Dear Members of the Skidmore Community,
Today, I know I join others in our Skidmore community who are still reeling from the incomprehensible tragedy in Orlando, Florida over the weekend. We have lowered our flags in honor of the lives lost and in solidarity with the families and loved ones who are mourning. We have also placed a rainbow LGBTQ (lesbian, gay, bisexual, transgender, queer/and or questioning) flag prominently outside Case Center in Porter Plaza to acknowledge the loss, especially within our gay community.
For those on campus who would like to gather for a time of remembrance, we will hold a brief memorial at 4:15 p.m. today at Porter Plaza. For anyone who needs support, Counseling Services may be reached at 518-580-5555. As a reminder, all employees may utilize theEmployee Assistance Program (EAP), which may be reached at 518-793-9768.
Let me share two reflections:
From Skidmore's Director of Religious and Spiritual Life Parker Diggory: "In addition to the staggering loss of life, I keep coming back to the knowledge that a kind of sanctuary was violated in this attack and that the LGBTQ community, particularly those of color, are experiencing loss and fear on a devastating scale. In the swirl of narratives and grief that will continue to emerge from this event, I hope each of us takes the time we need to reach out to our people in whatever way is right for us, and to acknowledge the grief and anger as well as the need for community."
From former Skidmore American Studies Fellow Richard Kim writing in The Nation: "Gay bars are therapy for people who can't afford therapy; temples for people who lost their religion, or whose religion lost them; vacations for people who can't go on vacation; homes for folk without families; sanctuaries against aggression."

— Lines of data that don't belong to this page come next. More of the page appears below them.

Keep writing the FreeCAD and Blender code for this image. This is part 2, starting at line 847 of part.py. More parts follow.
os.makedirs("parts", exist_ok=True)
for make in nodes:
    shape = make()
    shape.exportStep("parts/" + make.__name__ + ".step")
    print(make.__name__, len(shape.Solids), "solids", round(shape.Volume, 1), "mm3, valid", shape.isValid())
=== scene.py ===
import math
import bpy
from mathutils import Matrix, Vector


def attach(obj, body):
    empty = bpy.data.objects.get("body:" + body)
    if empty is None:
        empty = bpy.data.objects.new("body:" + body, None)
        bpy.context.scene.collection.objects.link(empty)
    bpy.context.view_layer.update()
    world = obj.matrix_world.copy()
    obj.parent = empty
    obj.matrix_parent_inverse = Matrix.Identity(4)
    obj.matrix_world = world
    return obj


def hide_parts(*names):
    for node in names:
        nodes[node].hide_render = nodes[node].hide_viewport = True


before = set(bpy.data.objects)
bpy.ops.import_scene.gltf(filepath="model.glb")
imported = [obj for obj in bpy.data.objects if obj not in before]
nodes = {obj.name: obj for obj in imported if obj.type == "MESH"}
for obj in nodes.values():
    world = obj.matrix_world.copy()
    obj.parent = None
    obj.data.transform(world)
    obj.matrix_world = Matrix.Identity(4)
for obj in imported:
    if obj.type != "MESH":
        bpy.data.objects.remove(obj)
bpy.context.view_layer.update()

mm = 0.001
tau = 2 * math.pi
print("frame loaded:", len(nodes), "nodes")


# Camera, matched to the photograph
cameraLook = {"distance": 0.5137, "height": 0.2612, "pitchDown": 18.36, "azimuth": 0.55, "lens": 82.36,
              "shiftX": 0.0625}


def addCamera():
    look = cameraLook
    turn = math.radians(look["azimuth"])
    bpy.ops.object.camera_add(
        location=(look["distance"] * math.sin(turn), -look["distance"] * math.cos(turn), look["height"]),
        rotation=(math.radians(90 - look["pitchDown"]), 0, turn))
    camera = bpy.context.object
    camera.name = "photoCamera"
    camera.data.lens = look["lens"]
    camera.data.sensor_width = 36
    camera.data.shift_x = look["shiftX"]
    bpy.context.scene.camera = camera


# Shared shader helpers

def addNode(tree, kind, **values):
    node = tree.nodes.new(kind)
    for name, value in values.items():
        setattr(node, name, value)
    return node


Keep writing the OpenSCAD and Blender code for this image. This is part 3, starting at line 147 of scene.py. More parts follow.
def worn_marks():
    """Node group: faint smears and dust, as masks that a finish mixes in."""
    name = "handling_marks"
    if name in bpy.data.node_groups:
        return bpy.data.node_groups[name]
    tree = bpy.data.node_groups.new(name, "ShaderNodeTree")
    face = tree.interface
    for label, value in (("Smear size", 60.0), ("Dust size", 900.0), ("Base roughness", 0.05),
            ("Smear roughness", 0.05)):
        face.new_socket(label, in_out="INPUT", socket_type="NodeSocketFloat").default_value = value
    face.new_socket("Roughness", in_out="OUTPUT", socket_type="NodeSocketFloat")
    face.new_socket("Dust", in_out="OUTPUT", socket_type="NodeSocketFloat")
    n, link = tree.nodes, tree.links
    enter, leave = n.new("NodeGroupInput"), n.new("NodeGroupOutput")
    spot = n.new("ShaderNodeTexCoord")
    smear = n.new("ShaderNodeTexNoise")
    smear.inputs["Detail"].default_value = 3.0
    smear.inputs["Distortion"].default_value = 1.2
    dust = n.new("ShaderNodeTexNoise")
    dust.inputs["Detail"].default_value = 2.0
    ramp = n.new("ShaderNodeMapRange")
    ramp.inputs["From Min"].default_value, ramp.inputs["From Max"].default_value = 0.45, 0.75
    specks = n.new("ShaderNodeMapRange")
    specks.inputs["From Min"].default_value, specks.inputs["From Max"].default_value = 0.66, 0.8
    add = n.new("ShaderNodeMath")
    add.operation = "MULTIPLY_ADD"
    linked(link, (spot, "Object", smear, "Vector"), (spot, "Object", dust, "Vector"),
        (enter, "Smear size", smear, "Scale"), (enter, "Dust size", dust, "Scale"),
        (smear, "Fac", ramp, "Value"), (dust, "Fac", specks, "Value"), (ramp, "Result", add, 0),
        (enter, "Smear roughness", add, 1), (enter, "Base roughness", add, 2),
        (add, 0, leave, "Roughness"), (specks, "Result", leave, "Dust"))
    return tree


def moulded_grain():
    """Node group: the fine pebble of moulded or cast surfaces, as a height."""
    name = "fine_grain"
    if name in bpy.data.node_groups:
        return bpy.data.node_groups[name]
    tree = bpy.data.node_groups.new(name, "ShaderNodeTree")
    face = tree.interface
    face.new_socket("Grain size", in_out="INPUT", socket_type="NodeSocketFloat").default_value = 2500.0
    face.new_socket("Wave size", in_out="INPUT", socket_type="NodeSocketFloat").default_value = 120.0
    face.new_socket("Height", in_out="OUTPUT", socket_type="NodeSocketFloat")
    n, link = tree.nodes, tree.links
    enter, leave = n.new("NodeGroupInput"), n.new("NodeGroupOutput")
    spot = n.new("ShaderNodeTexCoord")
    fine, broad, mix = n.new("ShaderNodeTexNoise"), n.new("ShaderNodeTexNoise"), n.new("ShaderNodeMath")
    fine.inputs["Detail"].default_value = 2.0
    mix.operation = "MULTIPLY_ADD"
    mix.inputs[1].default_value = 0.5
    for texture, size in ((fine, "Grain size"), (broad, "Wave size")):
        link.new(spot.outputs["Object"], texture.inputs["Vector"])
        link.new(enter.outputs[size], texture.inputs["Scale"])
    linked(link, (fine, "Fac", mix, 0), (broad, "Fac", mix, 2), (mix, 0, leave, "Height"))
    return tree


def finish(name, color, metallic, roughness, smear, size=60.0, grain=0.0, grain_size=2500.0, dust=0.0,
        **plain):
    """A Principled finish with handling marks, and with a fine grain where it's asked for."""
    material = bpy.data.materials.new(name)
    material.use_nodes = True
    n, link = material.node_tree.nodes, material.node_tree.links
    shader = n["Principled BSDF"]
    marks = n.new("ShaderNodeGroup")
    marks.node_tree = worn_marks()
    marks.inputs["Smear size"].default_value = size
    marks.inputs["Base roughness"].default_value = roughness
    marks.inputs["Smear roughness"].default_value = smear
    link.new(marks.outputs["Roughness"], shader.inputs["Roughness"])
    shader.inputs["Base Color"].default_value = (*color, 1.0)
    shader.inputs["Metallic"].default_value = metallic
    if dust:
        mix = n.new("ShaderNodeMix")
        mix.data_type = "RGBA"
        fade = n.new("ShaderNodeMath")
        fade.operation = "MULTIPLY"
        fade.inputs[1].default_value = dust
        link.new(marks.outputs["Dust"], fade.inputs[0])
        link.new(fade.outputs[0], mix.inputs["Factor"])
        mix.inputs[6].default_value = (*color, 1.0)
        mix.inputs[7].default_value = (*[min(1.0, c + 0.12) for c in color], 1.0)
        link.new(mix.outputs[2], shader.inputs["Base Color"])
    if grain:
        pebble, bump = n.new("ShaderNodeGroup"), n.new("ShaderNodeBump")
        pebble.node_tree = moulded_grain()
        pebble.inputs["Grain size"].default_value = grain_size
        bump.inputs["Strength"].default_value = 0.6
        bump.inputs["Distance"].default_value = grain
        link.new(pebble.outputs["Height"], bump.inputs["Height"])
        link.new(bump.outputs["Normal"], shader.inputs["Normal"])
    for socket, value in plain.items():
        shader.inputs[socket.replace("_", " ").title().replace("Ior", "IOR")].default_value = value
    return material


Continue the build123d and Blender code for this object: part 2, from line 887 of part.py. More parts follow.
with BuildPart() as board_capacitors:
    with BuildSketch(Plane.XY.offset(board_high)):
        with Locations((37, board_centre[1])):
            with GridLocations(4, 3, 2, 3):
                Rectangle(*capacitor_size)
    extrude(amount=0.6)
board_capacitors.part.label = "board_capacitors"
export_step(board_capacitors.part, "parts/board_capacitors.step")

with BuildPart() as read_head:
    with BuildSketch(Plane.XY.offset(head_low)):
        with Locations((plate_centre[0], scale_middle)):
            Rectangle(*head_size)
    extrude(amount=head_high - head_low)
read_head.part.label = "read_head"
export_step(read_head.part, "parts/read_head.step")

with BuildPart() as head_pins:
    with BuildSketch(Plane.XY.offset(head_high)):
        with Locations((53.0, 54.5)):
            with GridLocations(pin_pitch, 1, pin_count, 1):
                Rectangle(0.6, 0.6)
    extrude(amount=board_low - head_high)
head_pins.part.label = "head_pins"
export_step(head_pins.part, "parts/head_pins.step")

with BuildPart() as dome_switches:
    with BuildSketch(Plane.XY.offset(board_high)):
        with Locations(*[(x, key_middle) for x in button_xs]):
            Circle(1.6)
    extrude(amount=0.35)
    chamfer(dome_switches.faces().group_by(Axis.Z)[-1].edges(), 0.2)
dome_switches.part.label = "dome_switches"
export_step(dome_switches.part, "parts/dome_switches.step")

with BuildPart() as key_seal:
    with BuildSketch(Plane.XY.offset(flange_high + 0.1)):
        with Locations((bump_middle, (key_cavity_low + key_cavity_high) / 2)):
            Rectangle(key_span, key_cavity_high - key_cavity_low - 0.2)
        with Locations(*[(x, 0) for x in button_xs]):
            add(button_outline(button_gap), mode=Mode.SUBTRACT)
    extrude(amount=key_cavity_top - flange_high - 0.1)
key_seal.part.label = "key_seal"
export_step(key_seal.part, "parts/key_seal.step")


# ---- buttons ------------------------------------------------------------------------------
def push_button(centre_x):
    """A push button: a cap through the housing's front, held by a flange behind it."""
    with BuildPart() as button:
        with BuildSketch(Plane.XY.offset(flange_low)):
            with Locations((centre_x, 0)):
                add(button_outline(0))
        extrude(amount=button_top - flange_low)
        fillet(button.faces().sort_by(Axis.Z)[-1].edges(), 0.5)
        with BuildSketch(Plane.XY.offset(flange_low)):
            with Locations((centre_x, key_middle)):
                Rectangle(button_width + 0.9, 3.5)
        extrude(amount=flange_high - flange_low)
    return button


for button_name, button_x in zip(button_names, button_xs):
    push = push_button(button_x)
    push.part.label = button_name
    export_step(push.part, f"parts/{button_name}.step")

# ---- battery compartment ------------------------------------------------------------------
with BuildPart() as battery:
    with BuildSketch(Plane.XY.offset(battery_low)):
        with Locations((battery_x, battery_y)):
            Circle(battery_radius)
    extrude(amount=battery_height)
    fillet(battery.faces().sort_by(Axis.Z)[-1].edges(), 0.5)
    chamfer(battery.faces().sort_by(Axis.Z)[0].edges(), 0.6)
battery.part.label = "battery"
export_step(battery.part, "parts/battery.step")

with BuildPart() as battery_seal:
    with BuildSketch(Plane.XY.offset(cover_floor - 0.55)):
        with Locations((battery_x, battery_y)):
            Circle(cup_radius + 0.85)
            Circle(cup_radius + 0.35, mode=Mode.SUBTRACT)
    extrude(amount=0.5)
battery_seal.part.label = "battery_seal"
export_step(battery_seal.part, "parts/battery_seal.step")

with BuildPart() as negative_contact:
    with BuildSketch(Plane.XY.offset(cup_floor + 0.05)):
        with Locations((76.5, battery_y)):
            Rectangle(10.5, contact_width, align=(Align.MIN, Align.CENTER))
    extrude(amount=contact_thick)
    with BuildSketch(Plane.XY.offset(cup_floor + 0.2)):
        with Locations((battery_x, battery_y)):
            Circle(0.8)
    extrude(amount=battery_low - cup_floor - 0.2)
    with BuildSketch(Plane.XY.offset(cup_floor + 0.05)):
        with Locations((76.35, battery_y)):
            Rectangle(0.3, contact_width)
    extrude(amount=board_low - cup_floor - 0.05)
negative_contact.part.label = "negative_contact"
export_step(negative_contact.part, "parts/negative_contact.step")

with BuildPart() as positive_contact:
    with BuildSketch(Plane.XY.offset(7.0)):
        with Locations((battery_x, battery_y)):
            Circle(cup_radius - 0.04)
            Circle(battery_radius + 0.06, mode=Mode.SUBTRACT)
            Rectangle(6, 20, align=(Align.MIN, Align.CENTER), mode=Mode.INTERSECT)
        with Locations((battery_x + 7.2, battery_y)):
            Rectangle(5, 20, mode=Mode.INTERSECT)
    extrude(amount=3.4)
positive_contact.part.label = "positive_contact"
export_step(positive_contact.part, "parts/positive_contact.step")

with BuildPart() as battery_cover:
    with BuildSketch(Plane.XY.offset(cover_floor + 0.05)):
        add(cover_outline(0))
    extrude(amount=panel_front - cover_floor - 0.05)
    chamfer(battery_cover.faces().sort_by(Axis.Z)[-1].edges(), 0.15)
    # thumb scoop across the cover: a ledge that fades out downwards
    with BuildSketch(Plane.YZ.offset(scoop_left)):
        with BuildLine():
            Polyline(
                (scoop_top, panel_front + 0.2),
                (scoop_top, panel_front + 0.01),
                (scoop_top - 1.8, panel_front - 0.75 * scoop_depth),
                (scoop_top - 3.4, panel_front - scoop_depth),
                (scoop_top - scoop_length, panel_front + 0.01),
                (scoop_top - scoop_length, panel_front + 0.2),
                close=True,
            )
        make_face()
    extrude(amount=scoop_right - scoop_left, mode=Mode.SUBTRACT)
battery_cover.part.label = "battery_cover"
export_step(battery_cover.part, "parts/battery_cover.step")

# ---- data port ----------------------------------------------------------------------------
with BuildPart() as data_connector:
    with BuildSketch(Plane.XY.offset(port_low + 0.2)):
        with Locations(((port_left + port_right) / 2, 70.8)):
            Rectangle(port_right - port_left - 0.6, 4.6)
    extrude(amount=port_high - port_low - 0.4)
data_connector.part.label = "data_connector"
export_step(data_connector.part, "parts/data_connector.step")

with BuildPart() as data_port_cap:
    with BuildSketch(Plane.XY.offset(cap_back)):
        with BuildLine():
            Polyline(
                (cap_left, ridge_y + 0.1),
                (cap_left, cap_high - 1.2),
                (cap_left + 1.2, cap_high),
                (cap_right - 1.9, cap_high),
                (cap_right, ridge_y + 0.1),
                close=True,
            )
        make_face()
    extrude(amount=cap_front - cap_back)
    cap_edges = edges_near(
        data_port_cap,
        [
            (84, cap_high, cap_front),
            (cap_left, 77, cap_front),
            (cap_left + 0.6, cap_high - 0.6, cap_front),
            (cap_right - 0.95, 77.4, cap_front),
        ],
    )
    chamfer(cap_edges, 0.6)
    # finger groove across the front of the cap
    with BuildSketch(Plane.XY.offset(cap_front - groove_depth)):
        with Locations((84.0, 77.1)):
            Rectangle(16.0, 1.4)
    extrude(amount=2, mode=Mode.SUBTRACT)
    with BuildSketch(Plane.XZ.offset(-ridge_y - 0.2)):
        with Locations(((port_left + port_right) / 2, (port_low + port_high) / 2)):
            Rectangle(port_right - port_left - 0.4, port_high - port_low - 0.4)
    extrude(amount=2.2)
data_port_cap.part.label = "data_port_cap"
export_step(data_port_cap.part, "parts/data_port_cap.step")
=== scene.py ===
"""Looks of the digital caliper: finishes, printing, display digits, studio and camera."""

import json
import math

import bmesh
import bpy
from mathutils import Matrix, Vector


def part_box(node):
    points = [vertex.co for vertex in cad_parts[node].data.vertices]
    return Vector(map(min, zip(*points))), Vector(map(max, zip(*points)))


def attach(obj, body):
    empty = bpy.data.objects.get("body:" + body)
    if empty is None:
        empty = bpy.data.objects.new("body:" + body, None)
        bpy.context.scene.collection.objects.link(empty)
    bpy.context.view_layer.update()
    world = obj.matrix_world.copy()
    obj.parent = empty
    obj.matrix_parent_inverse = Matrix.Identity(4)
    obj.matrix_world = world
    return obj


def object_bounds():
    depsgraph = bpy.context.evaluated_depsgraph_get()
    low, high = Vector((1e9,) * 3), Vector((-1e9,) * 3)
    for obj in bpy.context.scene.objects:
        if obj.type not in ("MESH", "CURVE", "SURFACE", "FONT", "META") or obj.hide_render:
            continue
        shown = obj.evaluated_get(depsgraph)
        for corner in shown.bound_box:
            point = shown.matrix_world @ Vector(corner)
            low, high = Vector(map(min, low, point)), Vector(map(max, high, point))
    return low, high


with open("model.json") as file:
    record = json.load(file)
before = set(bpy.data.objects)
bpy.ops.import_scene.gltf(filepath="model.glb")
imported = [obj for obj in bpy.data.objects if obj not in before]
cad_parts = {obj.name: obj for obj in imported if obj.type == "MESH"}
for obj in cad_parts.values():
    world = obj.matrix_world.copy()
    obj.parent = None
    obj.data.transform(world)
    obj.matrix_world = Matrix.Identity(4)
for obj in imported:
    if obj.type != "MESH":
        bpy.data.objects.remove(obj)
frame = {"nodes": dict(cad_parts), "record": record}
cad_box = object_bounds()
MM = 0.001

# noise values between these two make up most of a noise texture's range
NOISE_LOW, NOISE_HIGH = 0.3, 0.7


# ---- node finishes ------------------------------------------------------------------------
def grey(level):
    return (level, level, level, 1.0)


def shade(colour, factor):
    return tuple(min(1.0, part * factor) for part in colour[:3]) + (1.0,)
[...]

Sadly, it was almost exactly a year ago that I reached out to you about the horrible murders at the A.M.E. church in Charleston, South Carolina. In the meantime, we have seen other such tragedies around the world, and I know that we all mourn for those who have experienced great loss. It brings home to all of us our charge here at Skidmore: to educate future leaders to work for a time when we see a diminishing number of such actions that are driven by hatred and fear to be replaced by actions that are driven by love and hope.